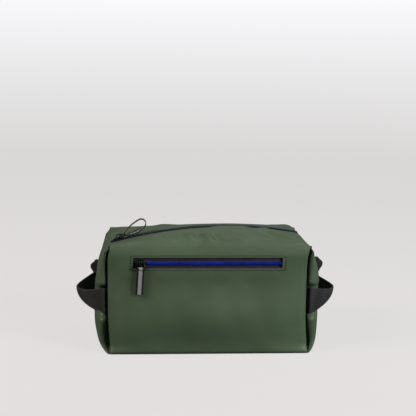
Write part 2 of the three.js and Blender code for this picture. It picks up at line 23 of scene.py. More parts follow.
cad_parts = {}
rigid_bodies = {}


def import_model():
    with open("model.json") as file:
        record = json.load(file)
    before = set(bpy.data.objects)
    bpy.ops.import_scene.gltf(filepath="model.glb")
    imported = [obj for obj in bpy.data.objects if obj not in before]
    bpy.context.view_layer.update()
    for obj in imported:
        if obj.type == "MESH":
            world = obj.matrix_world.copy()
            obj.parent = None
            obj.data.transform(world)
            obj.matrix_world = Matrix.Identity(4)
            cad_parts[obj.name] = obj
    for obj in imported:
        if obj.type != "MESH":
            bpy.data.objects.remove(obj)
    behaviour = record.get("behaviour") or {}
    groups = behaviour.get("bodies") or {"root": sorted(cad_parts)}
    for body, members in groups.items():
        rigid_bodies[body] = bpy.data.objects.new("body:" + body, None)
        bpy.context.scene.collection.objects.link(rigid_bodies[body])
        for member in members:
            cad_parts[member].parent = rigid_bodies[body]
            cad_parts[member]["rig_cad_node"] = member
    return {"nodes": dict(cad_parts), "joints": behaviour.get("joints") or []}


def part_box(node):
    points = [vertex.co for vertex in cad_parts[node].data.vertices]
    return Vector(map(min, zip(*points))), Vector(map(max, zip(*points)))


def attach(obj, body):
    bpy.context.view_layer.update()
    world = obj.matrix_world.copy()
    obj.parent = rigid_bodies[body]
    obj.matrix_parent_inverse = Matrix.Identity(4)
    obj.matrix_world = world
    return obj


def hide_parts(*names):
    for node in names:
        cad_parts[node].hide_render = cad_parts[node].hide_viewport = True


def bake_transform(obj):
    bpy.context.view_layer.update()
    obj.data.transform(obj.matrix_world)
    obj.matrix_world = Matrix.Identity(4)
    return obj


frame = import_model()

log = logging.getLogger("wash_bag")

MM = 0.001
Array = np.ndarray
Node = bpy.types.Node
Object = bpy.types.Object
ALONG_X, ALONG_Y, ALONG_Z = np.eye(3)


class Side(Enum):
    """Side of the bag."""

    @property
    def word(self) -> str:
        """Name used in piece and body names."""
        return self.name.lower()


class Face(Side):
    """The two long sides of the bag, by the sign of their Y."""

    FRONT = -1
    BACK = 1


class End(Side):
    """The two short sides of the bag, by the sign of their X."""

    LEFT = -1
    RIGHT = 1


# ---------------------------------------------------------------- numbers


def smooth(share: Array | float) -> Array:
    """Smoothstep: 3t^2 - 2t^3 of the share held between 0 and 1."""
    held = np.clip(share, 0.0, 1.0)
    return held * held * (3.0 - 2.0 * held)


def mix(low: Array | float, high: Array | float, share: Array | float) -> Array | float:
    """Value a share of the way from low to high."""
    return low + (high - low) * share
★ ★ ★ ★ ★
Write the material out again word for word.

• **Result below**
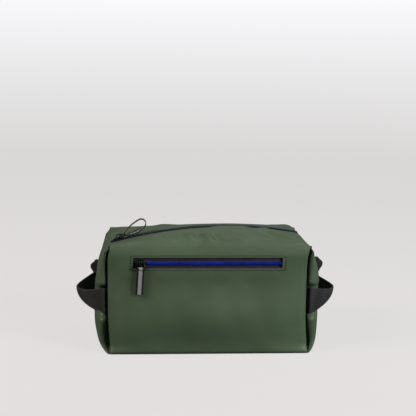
Write part 2 of the three.js and Blender code for this picture. It picks up at line 23 of scene.py. More parts follow.
cad_parts = {}
rigid_bodies = {}


def import_model():
    with open("model.json") as file:
        record = json.load(file)
    before = set(bpy.data.objects)
    bpy.ops.import_scene.gltf(filepath="model.glb")
    imported = [obj for obj in bpy.data.objects if obj not in before]
    bpy.context.view_layer.update()
    for obj in imported:
        if obj.type == "MESH":
            world = obj.matrix_world.copy()
            obj.parent = None
            obj.data.transform(world)
            obj.matrix_world = Matrix.Identity(4)
            cad_parts[obj.name] = obj
    for obj in imported:
        if obj.type != "MESH":
            bpy.data.objects.remove(obj)
    behaviour = record.get("behaviour") or {}
    groups = behaviour.get("bodies") or {"root": sorted(cad_parts)}
    for body, members in groups.items():
        rigid_bodies[body] = bpy.data.objects.new("body:" + body, None)
        bpy.context.scene.collection.objects.link(rigid_bodies[body])
        for member in members:
            cad_parts[member].parent = rigid_bodies[body]
            cad_parts[member]["rig_cad_node"] = member
    return {"nodes": dict(cad_parts), "joints": behaviour.get("joints") or []}


def part_box(node):
    points = [vertex.co for vertex in cad_parts[node].data.vertices]
    return Vector(map(min, zip(*points))), Vector(map(max, zip(*points)))


def attach(obj, body):
    bpy.context.view_layer.update()
    world = obj.matrix_world.copy()
    obj.parent = rigid_bodies[body]
    obj.matrix_parent_inverse = Matrix.Identity(4)
    obj.matrix_world = world
    return obj


def hide_parts(*names):
    for node in names:
        cad_parts[node].hide_render = cad_parts[node].hide_viewport = True


def bake_transform(obj):
    bpy.context.view_layer.update()
    obj.data.transform(obj.matrix_world)
    obj.matrix_world = Matrix.Identity(4)
    return obj


frame = import_model()

log = logging.getLogger("wash_bag")

MM = 0.001
Array = np.ndarray
Node = bpy.types.Node
Object = bpy.types.Object
ALONG_X, ALONG_Y, ALONG_Z = np.eye(3)


class Side(Enum):
    """Side of the bag."""

    @property
    def word(self) -> str:
        """Name used in piece and body names."""
        return self.name.lower()


class Face(Side):
    """The two long sides of the bag, by the sign of their Y."""

    FRONT = -1
    BACK = 1


class End(Side):
    """The two short sides of the bag, by the sign of their X."""

    LEFT = -1
    RIGHT = 1


# ---------------------------------------------------------------- numbers


def smooth(share: Array | float) -> Array:
    """Smoothstep: 3t^2 - 2t^3 of the share held between 0 and 1."""
    held = np.clip(share, 0.0, 1.0)
    return held * held * (3.0 - 2.0 * held)


def mix(low: Array | float, high: Array | float, share: Array | float) -> Array | float:
    """Value a share of the way from low to high."""
    return low + (high - low) * share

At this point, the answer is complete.